The case also touches the consent architecture question that has dominated European data protection enforcement for several years. The EDPB's 2024 opinion on facial recognition at airports emphasised that individuals must have maximum control over their biometric data and that organisations should explore alternatives wherever possible. The Barcelona census process - where the digital channel required biometric submission while an in-person alternative was available but not prominently presented - illustrates precisely the design tension that regulators are examining.

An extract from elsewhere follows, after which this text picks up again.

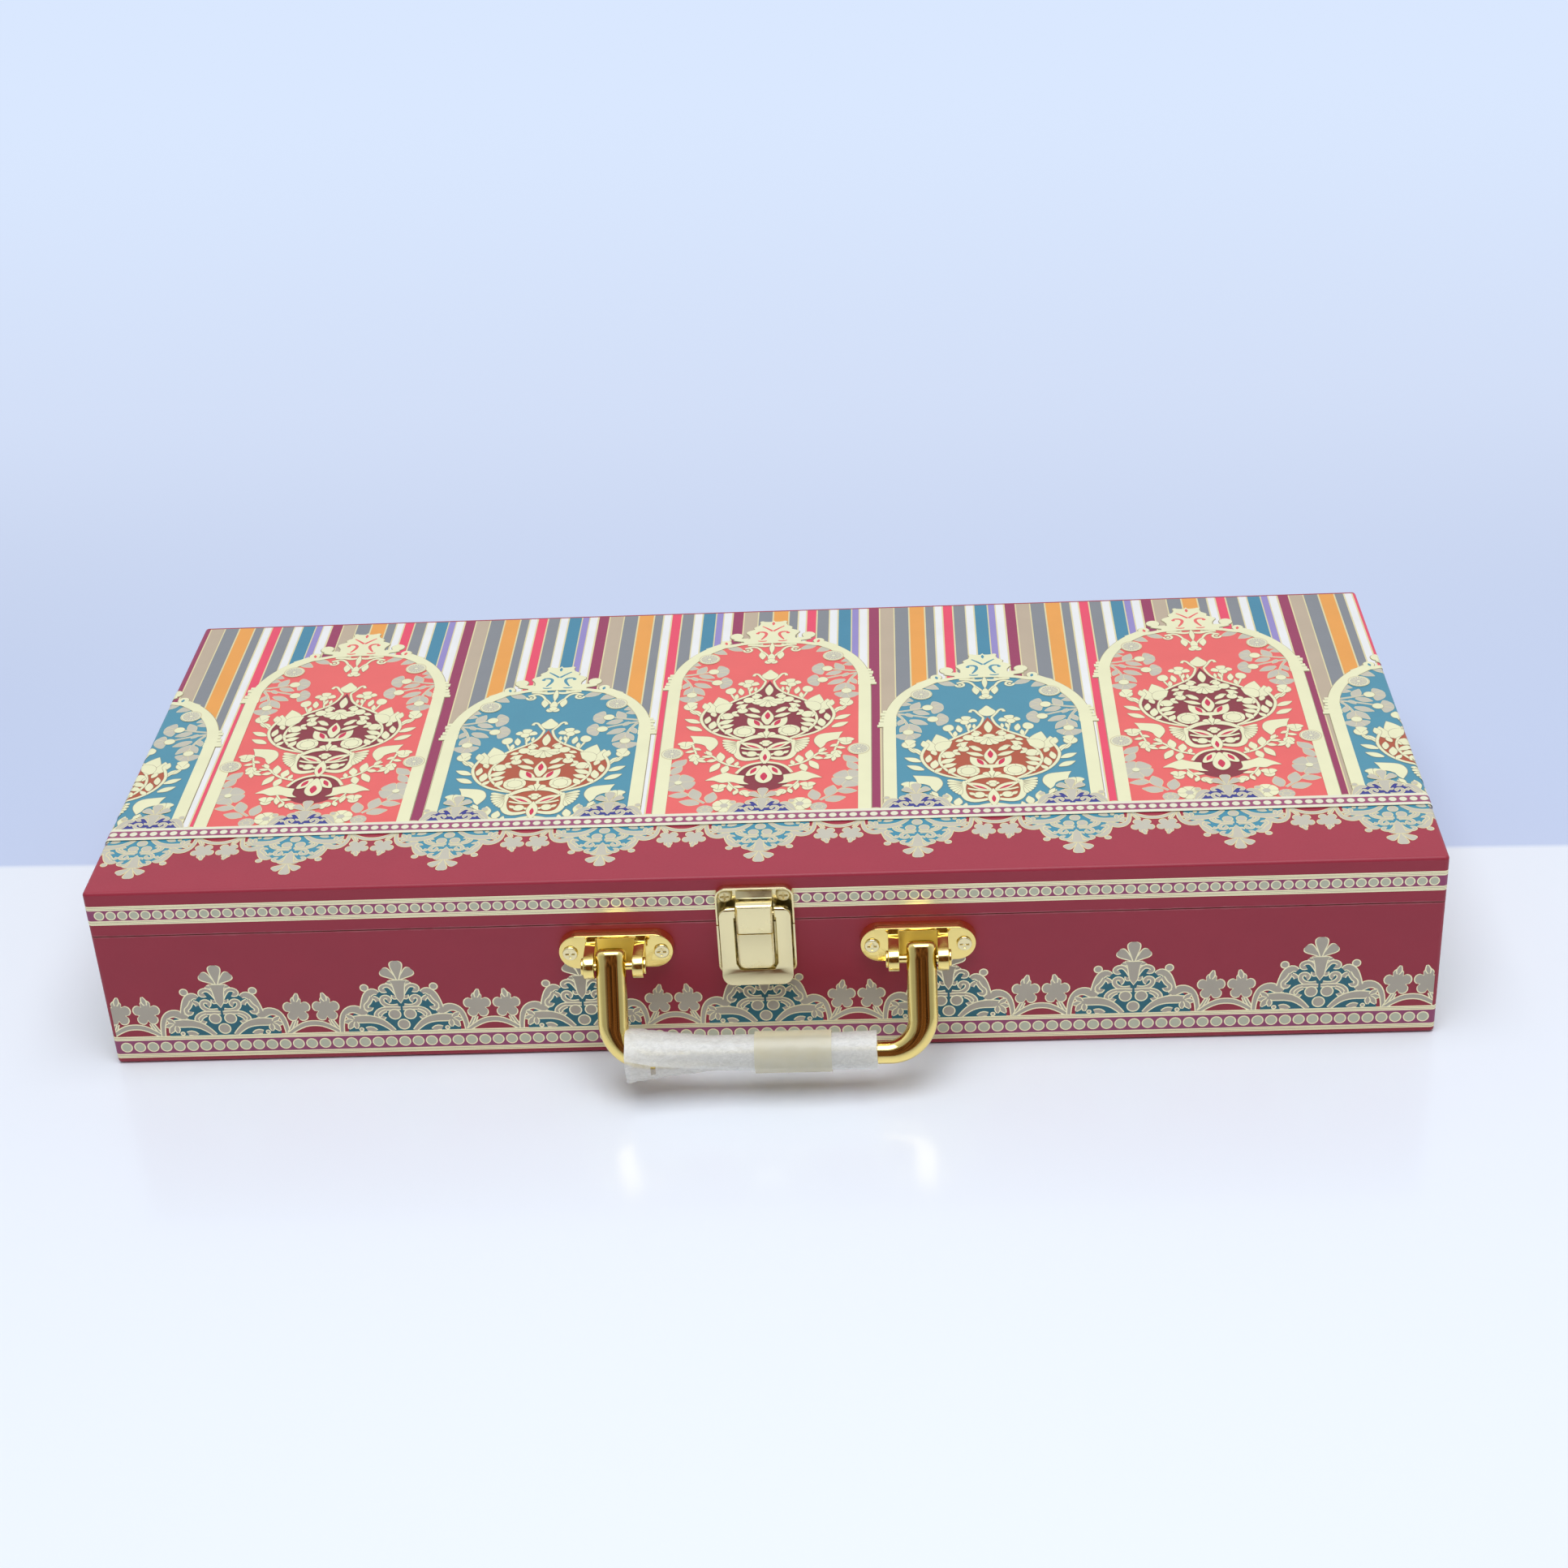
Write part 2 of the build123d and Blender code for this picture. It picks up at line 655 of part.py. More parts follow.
# Keeper plate on the lid, with a raised rim and the block that carries the frame
latch_pin_y = front_y - frame_back - frame_thick / 2
keeper_top = lid_low + keeper_height
block_top = lid_low + block_height
latch_pin_place = (latch_pin_y, latch_pin_z)
with BuildPart() as latch_keeper_plate:
    with BuildSketch(front_face(0)) as outline:
        with Locations((latch_x, lid_low + keeper_height / 2)):
            Rectangle(latch_width, keeper_height)
        fillet(outline.vertices().group_by(Axis.Y)[-1], latch_corner)
    extrude(amount=latch_rim_proud)
    with BuildSketch(front_face(latch_sheet)) as field:
        with Locations((latch_x, lid_low + (keeper_height - latch_rim) / 2)):
            Rectangle(latch_width - 2 * latch_rim, keeper_height - latch_rim)
        fillet(field.vertices().group_by(Axis.Y)[-1], latch_corner - latch_rim)
    extrude(amount=latch_rim_proud, mode=Mode.SUBTRACT)
    with BuildSketch(Plane.YZ.offset(latch_x)):
        Polygon(
            (front_y, lid_low),
            (front_y - block_proud, lid_low),
            (front_y - block_proud, block_top - block_edge),
            (front_y - block_proud + block_edge, block_top),
            (front_y - latch_rim_proud - latch_rim, block_top),
            (front_y - latch_rim_proud + latch_rim, block_top + block_slope),
            (front_y, block_top + block_slope),
            align=None,
        )
    extrude(amount=block_width / 2, both=True)
    uprights = latch_keeper_plate.edges().filter_by(Axis.Z).group_by(Axis.Y)[0]
    chamfer(uprights, block_edge)
    with BuildSketch(Plane.YZ.offset(latch_x)):
        with Locations(latch_pin_place):
            Circle(latch_pin_radius)
    extrude(amount=block_width, both=True, mode=Mode.SUBTRACT)
    cut_holes(front_face(latch_sheet), keeper_screw_places, small_hole, latch_sheet)
latch_keeper_plate.part.label = "latch_keeper_plate"
export_step(latch_keeper_plate.part, "parts/latch_keeper_plate.step")

latch_keeper_screws = cross_screws(
    front_face(latch_sheet),
    keeper_screw_places,
    latch_screw_head,
    latch_screw_head_height,
    latch_screw_round,
    small_shank,
    small_screw_length,
)
latch_keeper_screws.part.label = "latch_keeper_screws"
export_step(latch_keeper_screws.part, "parts/latch_keeper_screws.step")

# Base plate below the seam, with the block that the frame's bar closes under
with BuildPart() as latch_base_plate:
    with BuildSketch(front_face(0)) as outline:
        with Locations((latch_x, strike_low + strike_height / 2)):
            Rectangle(latch_width, strike_height)
        fillet(outline.vertices().group_by(Axis.Y)[0], latch_corner)
    extrude(amount=latch_rim_proud)
    with BuildSketch(front_face(latch_sheet)) as field:
        with Locations((latch_x, strike_low + (strike_height + latch_rim) / 2)):
            Rectangle(latch_width - 2 * latch_rim, strike_height - latch_rim)
        fillet(field.vertices().group_by(Axis.Y)[0], latch_corner - latch_rim)
    extrude(amount=latch_rim_proud, mode=Mode.SUBTRACT)
    with BuildSketch(front_face(0)) as hook:
        with Locations((latch_x, base_height - hook_height / 2)):
            Rectangle(block_width, hook_height)
        fillet(hook.vertices().group_by(Axis.Y)[0], hook_corner)
    extrude(amount=block_proud)
    uprights = latch_base_plate.edges().filter_by(Axis.Z).group_by(Axis.Y)[0]
    chamfer(uprights, block_edge)
    cut_holes(front_face(latch_sheet), strike_screw_places, small_hole, latch_sheet)
latch_base_plate.part.label = "latch_base_plate"
export_step(latch_base_plate.part, "parts/latch_base_plate.step")

latch_base_screws = cross_screws(
    front_face(latch_sheet),
    strike_screw_places,
    latch_screw_head - screw_fit,
    latch_screw_head_height,
    latch_screw_round,
    small_shank,
    small_screw_length,
)
latch_base_screws.part.label = "latch_base_screws"
export_step(latch_base_screws.part, "parts/latch_base_screws.step")

# Latch frame: two arms joined by a bar whose lower edge turns out as a finger lip
stub_width = block_width / 2 + stub_clear
slot_side = slot_width / 2
frame_over = 2 * (frame_top - frame_bottom)
with BuildPart() as latch_frame:
    with BuildSketch(front_face(0)) as outline:
        with Locations((latch_x, (frame_top + frame_bottom) / 2)):
            Rectangle(frame_width, frame_top - frame_bottom)
        fillet(outline.vertices(), frame_corner)
        with Locations((latch_x, 0)):
            Polygon(
                (-stub_width, frame_top),
                (-stub_width, frame_top - stub_height),
                (-slot_side, frame_top - stub_height),
                (-slot_side, slot_bottom + slot_chamfer),
                (-slot_side + slot_chamfer / 2, slot_bottom),
                (slot_side - slot_chamfer / 2, slot_bottom),
                (slot_side, slot_bottom + slot_chamfer),
                (slot_side, frame_top - stub_height),
                (stub_width, frame_top - stub_height),
                (stub_width, frame_top),
                align=None,
                mode=Mode.SUBTRACT,
            )
    extrude(amount=frame_over)
    with BuildSketch(Plane.YZ.offset(latch_x)) as profile:
        Polygon(
            (front_y - frame_back, frame_top),
            (front_y - frame_back, lip_bend),
            (front_y - frame_back - lip_out, frame_bottom),
            (front_y - frame_back - lip_out - frame_thick, frame_bottom),
            (front_y - frame_back - frame_thick, lip_bend),
            (front_y - frame_back - frame_thick, frame_top),
            align=None,
        )
        fillet(profile.vertices().group_by(Axis.Y)[-1], frame_thick * frame_edge_share)
    extrude(amount=frame_width, both=True, mode=Mode.INTERSECT)
    with BuildSketch(Plane.YZ.offset(latch_x)):
        with Locations(latch_pin_place):
            Circle(latch_pin_radius + running_fit)
    extrude(amount=latch_pin_length / 2 + running_fit, both=True, mode=Mode.SUBTRACT)
latch_frame.part.label = "latch_frame"
export_step(latch_frame.part, "parts/latch_frame.step")

with BuildPart() as latch_frame_pin:
    with BuildSketch(Plane.YZ.offset(latch_x)):
        with Locations(latch_pin_place):
            Circle(latch_pin_radius)
    extrude(amount=latch_pin_length / 2, both=True)
latch_frame_pin.part.label = "latch_frame_pin"
export_step(latch_frame_pin.part, "parts/latch_frame_pin.step")

# Rear butt hinges: interleaved knuckles on one axis level with the seam
hinge_y = back_y + hinge_axis_proud
knuckle = (hinge_length - (knuckle_count - 1) * knuckle_gap) / knuckle_count
leaf_kinds = (("base", -1, 0, 0.0), ("lid", 1, 1, running_fit))
for side_name, centre in zip(("left", "right"), hinge_centres):
    for leaf_name, up, first, pin_fit in leaf_kinds:
        leaf_edge = seam_z + up * leaf_clear
        with BuildPart() as leaf:
            with BuildSketch(back_face(0)):
                with Locations((-centre, leaf_edge + up * leaf_height / 2)):
                    Rectangle(hinge_length, leaf_height)
            extrude(amount=leaf_thick)
            for place in range(first, knuckle_count, 2):
                start = centre - hinge_length / 2 + place * (knuckle + knuckle_gap)
                with BuildSketch(Plane.YZ.offset(start)):
                    with Locations((hinge_y, seam_z)):
                        Circle(barrel_radius)
                    with Locations((back_y + leaf_thick / 2, seam_z)):
                        web = leaf_clear + leaf_thick
                        with Locations((0, up * (web + seam_gap / 2) / 2)):
                            Rectangle(leaf_thick, web - seam_gap / 2)
                extrude(amount=knuckle)
            with BuildSketch(Plane.YZ.offset(centre)):
                with Locations((hinge_y, seam_z)):
                    Circle(hinge_pin_radius + pin_fit)
            extrude(amount=hinge_length, both=True, mode=Mode.SUBTRACT)
            leaf_places = [
                (-centre + step * hinge_screw_pitch, seam_z + up * leaf_screw_drop)
                for step in (-1, 0, 1)
            ]
            cut_holes(back_face(leaf_thick), leaf_places, small_hole, leaf_thick)
        leaf.part.label = f"{side_name}_hinge_{leaf_name}_leaf"
        export_step(leaf.part, f"parts/{side_name}_hinge_{leaf_name}_leaf.step")

with BuildPart() as hinge_pins:
    for centre in hinge_centres:
        with BuildSketch(Plane.YZ.offset(centre - hinge_length / 2)):
            with Locations((hinge_y, seam_z)):
                Circle(hinge_pin_radius)
        extrude(amount=hinge_length)
hinge_pins.part.label = "hinge_pins"
export_step(hinge_pins.part, "parts/hinge_pins.step")

hinge_base_screws = cross_screws(
    back_face(leaf_thick),
    base_hinge_screw_places,
    hinge_screw_head,
    hinge_screw_head_height,
    hinge_screw_head_height / 2,
    small_shank,
    small_screw_length,
)
hinge_base_screws.part.label = "hinge_base_screws"
export_step(hinge_base_screws.part, "parts/hinge_base_screws.step")

hinge_lid_screws = cross_screws(
    back_face(leaf_thick),
    lid_hinge_screw_places,
    hinge_screw_head,
    hinge_screw_head_height,
    hinge_screw_head_height / 2,
    small_shank,
    small_screw_length,
)
hinge_lid_screws.part.label = "hinge_lid_screws"
export_step(hinge_lid_screws.part, "parts/hinge_lid_screws.step")
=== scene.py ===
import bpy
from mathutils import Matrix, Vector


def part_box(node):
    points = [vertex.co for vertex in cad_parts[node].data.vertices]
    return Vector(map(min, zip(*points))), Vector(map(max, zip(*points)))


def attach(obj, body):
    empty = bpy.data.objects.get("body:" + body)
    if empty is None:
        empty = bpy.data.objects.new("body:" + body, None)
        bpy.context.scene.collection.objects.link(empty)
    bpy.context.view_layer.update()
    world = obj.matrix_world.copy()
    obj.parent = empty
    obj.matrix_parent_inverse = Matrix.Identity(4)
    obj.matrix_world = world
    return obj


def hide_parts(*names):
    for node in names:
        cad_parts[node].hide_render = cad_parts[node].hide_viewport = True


bl_info = {
    "name": "Jar gift box",
    "version": (1, 0, 0),
    "blender": (4, 5, 0),
    "location": "3D View > Sidebar > Jar box",
    "description": "Dresses the jar gift box in printed paper, gilt fittings and its packing film",
    "category": "Object",
}

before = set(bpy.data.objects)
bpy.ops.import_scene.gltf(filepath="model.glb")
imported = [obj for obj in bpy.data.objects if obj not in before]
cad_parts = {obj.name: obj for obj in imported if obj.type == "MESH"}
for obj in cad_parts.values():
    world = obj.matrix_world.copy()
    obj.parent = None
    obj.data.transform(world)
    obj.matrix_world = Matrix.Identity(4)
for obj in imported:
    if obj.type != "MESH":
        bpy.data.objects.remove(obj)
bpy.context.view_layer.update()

import math

import bmesh
import bpy
from bpy.props import FloatProperty, FloatVectorProperty, PointerProperty
from mathutils import Matrix, Vector, noise

MM = 0.001


def linear(code):
    """Linear colour from an sRGB hex value."""
    parts = [int(code[i:i + 2], 16) / 255 for i in (0, 2, 4)]
    return [c / 12.92 if c <= 0.04045 else ((c + 0.055) / 1.055) ** 2.4 for c in parts]


def colour(name, description, code):
    """Property that holds a colour."""
    return FloatVectorProperty(
        name=name, description=description, subtype="COLOR", min=0, max=1, default=linear(code)
    )


def length(name, description, millimetres):
    """Property that holds a length."""
    return FloatProperty(
        name=name, description=description, unit="LENGTH", default=millimetres * MM,
    )


class PrintColours(bpy.types.PropertyGroup):
    crimson: colour("Crimson", "Paper of the lid and base", "A2253A")
    coral: colour("Coral", "Ground of the tall arches", "EE6560")
    teal: colour("Teal", "Ground of the short arches", "4A8FA4")
    deep_teal: colour("Deep teal", "Ground inside the lace", "3C8CA4")
    cream: colour("Cream", "Arches and flowers", "F1EDC0")
    lace: colour("Lace", "Lace and grey flowers", "C9C2AE")
    gilt: colour("Gilt", "Thin outlines and bands", "E9DBA6")
    shade: colour("Outline shade", "Fine outline of the cream flowers", "A99A78")
    plum: colour("Plum", "Ground of the bead bands", "A0476F")
    claret: colour("Claret", "Ground of the tall arches' flowers", "86202F")
    rust: colour("Rust", "Ground of the short arches' flowers", "B3512F")
    ruby: colour("Ruby", "Petals like set stones", "D1264C")
    navy: colour("Navy", "Ground of the crown lace", "2B2F86")
    bead: colour("Bead", "Beads and lines of the lid's band", "EDE9CC")
    pale_gilt: colour("Pale gilt", "Foil outlines on the walls", "FBF1C6")
    wall_teal: colour("Wall teal", "Ground inside the lace of the walls", "1F6A78")
    # Same ink as the lid's lace, set darker: painted shade for the walls.
    wall_lace: colour("Wall lace", "Lace of the walls", "BDB3A0")
    bead_grey: colour("Edge bead", "Round beads of the edge bands", "CBCBB0")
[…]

The resolution arrives as European institutions continue debating GDPR's scope. The European Commission's Digital Omnibus proposals circulated in November 2025 would narrow special category data definitions and introduce new AI training exemptions, while a Madrid court ordered Meta to pay €479 million in November 2025 for GDPR violations related to advertising data processing. Against that backdrop, the Barcelona fine demonstrates that national authorities are enforcing existing rules with increasing technical specificity, regardless of the legislative reform discussion in Brussels.

Separately, the AEPD in February 2026 published a 71-page guide on agentic AI and GDPR compliance, signalling that the authority's analytical focus has expanded beyond biometric deployments to the broader class of high-risk automated systems. Organisations that have treated DPIA as a formality - a document to file rather than an analytical process to complete - face a regulatory environment in which that approach carries measurable financial risk.

Timeline

Summary

Who: Fútbol Club Barcelona (NIF G08266298), a private non-profit sports association with approximately 143,000 members, sanctioned by Spain's Agencia Española de Protección de Datos (AEPD). The biometric technology was supplied by Veridas Digital Authentication Solutions S.L., with data processed by a third-party processor called SIA.

What: A €500,000 administrative fine for violating Article 35 of the GDPR - the requirement to conduct an adequate data protection impact assessment before processing biometric data. The AEPD found that the DPIA FCB submitted was formally present but substantively deficient: it did not systematically describe the biometric data categories, did not genuinely assess proportionality against less intrusive alternatives, and did not produce a risk evaluation proportionate to the sensitivity of biometric identifiers. A separate count under Article 9 on special category data was archived.

When: The census campaign ran from 21 March 2023. Complaints were filed in April 2023. The proposed resolution was issued on 4 November 2025, FCB submitted objections on 21 November 2025, and the final resolution was published today, 4 March 2026.

Where: The processing occurred digitally via FCB's website and member app, with biometric data handled by servers within the European Economic Area. The AEPD is headquartered at Calle Jorge Juan 6, 28001 Madrid.

Why: FCB designed the digital census workflow around facial comparison technology - matching a live selfie against an identity document photo - to enable remote verification of roughly 143,000 members dispersed across geographic locations. The club conducted a risk analysis before deployment but the AEPD determined that analysis did not meet the substantive standard required by Article 35.7 of the GDPR for processing involving biometric data. The authority concluded the assessment was inadequate in its data description, proportionality analysis, and risk scoring methodology.